**GIVEN PROBLEM**
Return the count of lines that mention "code", with no other words.

Excerpt from a dataset
▬▬▬▬▬▬

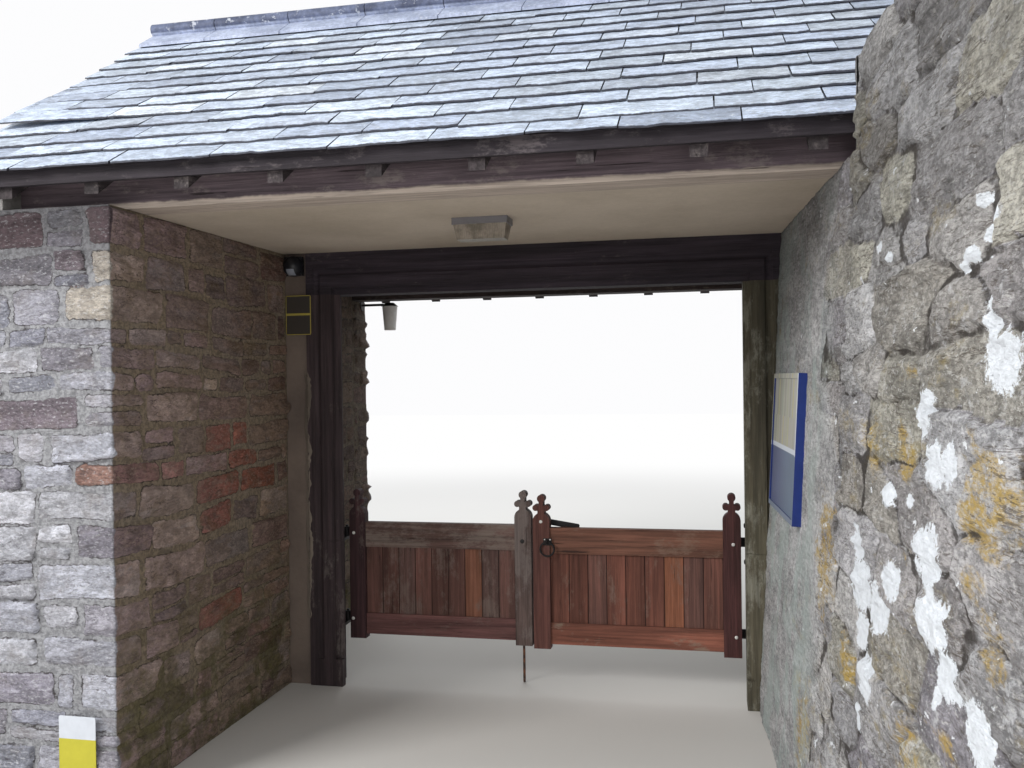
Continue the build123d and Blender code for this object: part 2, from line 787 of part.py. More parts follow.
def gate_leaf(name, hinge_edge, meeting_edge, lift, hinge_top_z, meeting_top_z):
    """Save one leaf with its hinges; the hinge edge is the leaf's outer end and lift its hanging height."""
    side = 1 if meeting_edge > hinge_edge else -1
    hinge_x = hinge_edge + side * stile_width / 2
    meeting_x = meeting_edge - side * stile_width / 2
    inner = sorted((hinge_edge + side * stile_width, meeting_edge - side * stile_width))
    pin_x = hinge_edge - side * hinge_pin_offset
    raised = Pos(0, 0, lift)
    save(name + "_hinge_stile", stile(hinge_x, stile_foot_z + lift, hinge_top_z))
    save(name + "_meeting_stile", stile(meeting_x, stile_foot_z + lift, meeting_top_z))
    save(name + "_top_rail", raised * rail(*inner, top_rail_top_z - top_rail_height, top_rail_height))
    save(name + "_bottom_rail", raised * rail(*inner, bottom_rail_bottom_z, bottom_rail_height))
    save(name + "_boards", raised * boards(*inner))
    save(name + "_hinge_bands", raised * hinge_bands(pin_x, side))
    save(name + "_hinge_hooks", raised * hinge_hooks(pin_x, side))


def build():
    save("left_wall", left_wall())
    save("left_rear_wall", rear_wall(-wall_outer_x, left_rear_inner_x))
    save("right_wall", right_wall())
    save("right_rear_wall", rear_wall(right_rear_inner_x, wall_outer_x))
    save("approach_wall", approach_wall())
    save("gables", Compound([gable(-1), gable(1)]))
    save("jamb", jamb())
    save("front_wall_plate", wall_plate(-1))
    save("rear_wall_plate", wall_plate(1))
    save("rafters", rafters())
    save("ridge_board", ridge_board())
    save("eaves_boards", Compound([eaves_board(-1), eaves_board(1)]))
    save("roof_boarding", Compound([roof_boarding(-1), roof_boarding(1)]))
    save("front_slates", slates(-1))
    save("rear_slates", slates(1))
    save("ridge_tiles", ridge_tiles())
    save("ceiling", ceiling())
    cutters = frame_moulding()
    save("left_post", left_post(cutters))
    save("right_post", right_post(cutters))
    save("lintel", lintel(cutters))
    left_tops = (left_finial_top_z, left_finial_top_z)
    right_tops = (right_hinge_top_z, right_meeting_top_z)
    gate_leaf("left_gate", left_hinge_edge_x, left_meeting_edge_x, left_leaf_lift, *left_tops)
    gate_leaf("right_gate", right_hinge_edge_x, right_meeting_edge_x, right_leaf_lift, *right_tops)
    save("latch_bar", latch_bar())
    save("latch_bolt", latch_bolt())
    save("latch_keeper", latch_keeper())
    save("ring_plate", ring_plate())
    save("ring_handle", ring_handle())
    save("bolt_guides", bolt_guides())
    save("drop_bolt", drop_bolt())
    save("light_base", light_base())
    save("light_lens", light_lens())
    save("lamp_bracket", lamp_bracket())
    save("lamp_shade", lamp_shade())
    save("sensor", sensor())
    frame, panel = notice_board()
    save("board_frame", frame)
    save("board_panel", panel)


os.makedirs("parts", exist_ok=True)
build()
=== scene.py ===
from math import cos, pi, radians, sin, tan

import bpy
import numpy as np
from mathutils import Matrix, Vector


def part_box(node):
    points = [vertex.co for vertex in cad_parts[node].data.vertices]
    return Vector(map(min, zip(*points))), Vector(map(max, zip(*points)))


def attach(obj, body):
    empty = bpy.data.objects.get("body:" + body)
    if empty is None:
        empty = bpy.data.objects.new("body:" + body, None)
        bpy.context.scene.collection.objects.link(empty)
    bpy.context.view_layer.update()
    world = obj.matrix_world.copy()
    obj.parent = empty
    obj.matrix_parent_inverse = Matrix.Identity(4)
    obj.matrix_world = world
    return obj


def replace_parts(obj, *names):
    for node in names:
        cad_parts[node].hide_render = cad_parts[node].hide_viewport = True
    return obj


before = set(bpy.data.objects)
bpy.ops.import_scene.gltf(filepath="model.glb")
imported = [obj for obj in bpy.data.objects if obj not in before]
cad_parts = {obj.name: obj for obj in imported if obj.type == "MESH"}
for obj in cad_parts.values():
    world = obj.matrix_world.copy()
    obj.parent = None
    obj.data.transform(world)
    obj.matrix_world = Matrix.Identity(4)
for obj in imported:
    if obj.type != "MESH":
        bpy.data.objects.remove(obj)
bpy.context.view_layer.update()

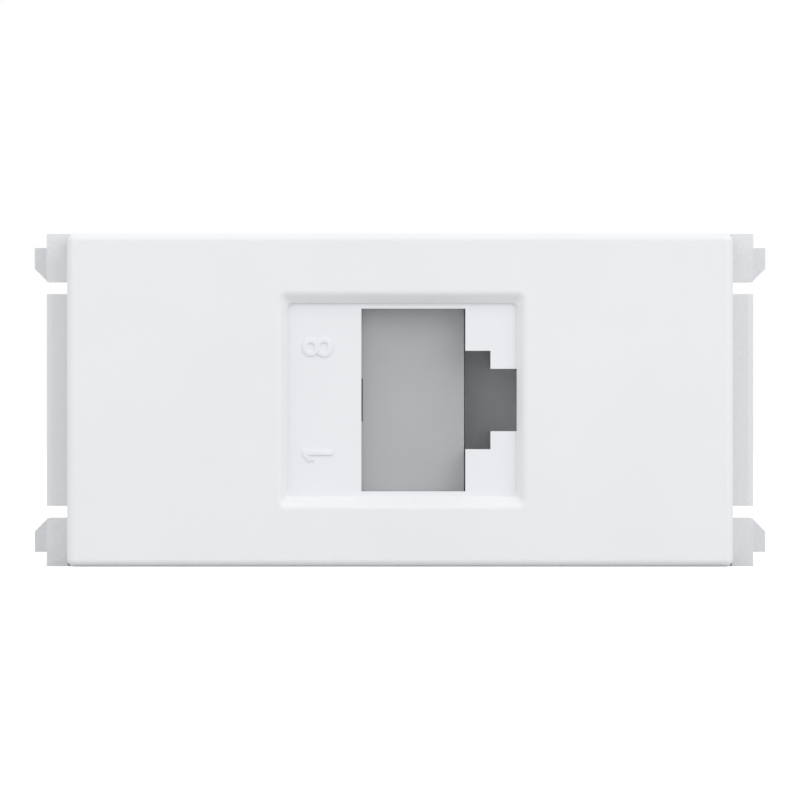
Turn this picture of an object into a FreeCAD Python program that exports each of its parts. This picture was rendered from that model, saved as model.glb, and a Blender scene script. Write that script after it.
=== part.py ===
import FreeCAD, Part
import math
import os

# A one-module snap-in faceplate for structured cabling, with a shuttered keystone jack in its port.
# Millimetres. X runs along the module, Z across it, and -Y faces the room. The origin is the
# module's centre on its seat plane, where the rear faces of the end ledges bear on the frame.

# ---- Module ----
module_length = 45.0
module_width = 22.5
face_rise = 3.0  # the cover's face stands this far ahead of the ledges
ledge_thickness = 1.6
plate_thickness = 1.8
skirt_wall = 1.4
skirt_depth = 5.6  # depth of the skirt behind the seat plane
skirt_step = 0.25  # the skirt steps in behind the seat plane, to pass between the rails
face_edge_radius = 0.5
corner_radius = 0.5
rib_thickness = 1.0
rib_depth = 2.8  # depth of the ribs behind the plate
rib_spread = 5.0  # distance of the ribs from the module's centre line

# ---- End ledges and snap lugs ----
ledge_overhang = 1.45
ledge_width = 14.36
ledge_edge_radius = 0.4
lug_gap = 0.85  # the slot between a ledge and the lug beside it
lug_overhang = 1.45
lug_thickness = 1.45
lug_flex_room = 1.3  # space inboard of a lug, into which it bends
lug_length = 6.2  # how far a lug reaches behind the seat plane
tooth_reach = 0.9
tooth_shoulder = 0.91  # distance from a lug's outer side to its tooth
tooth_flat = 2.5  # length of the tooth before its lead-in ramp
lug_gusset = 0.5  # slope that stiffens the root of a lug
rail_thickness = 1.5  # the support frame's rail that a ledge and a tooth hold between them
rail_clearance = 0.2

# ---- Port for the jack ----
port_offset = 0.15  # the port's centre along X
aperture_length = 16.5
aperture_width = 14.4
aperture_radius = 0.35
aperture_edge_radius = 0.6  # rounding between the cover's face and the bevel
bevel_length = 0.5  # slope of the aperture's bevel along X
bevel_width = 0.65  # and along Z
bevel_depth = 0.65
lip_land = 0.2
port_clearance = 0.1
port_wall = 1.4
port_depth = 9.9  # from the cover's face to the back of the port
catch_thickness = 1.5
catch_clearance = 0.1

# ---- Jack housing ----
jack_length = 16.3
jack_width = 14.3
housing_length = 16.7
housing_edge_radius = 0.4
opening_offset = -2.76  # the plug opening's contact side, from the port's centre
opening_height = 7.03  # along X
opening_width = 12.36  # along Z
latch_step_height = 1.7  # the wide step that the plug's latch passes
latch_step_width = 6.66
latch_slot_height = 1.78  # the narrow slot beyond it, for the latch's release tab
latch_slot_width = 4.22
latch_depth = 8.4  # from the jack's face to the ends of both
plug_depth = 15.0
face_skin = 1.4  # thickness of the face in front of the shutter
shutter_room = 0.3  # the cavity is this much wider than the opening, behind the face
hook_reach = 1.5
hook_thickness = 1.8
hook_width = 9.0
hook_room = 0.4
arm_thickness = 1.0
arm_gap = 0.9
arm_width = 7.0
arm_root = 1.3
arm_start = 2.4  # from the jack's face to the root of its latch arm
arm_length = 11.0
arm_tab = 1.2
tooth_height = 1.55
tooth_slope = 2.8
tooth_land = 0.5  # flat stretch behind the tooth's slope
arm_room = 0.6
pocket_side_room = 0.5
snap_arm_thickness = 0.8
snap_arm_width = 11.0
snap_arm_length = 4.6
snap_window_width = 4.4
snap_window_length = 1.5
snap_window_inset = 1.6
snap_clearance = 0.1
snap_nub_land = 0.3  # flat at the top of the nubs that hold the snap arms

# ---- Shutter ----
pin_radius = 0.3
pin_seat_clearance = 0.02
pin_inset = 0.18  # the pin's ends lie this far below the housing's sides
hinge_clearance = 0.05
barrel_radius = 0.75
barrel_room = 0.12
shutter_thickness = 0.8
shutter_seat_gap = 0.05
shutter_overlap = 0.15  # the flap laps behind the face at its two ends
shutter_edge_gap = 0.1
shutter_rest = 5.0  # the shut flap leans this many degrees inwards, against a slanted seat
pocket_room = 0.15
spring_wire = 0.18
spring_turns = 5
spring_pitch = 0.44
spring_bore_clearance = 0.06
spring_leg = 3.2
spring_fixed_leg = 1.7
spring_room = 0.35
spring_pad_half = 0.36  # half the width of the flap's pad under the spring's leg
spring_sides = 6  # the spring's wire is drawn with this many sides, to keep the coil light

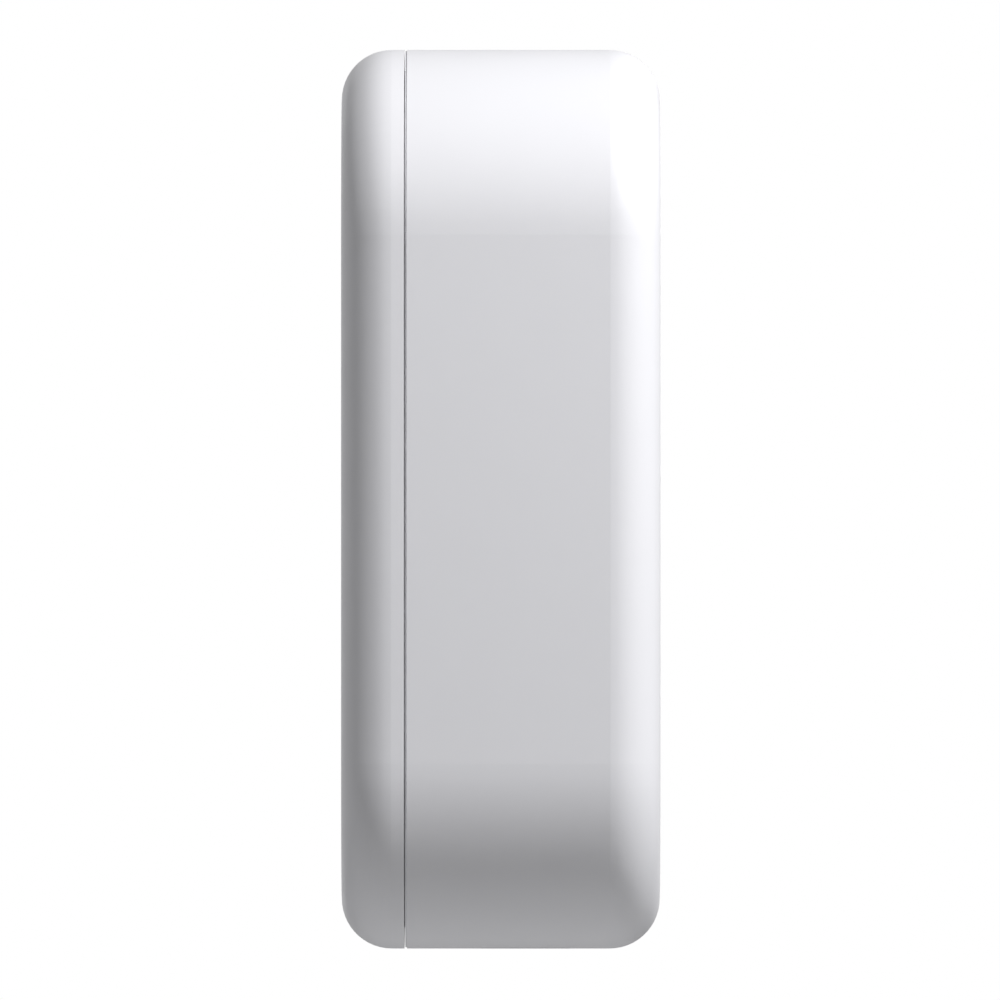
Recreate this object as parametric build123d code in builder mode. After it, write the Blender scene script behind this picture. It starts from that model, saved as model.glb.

▬▬▬▬▬▬

**RESPONSE FOR THIS EXERCISE**
2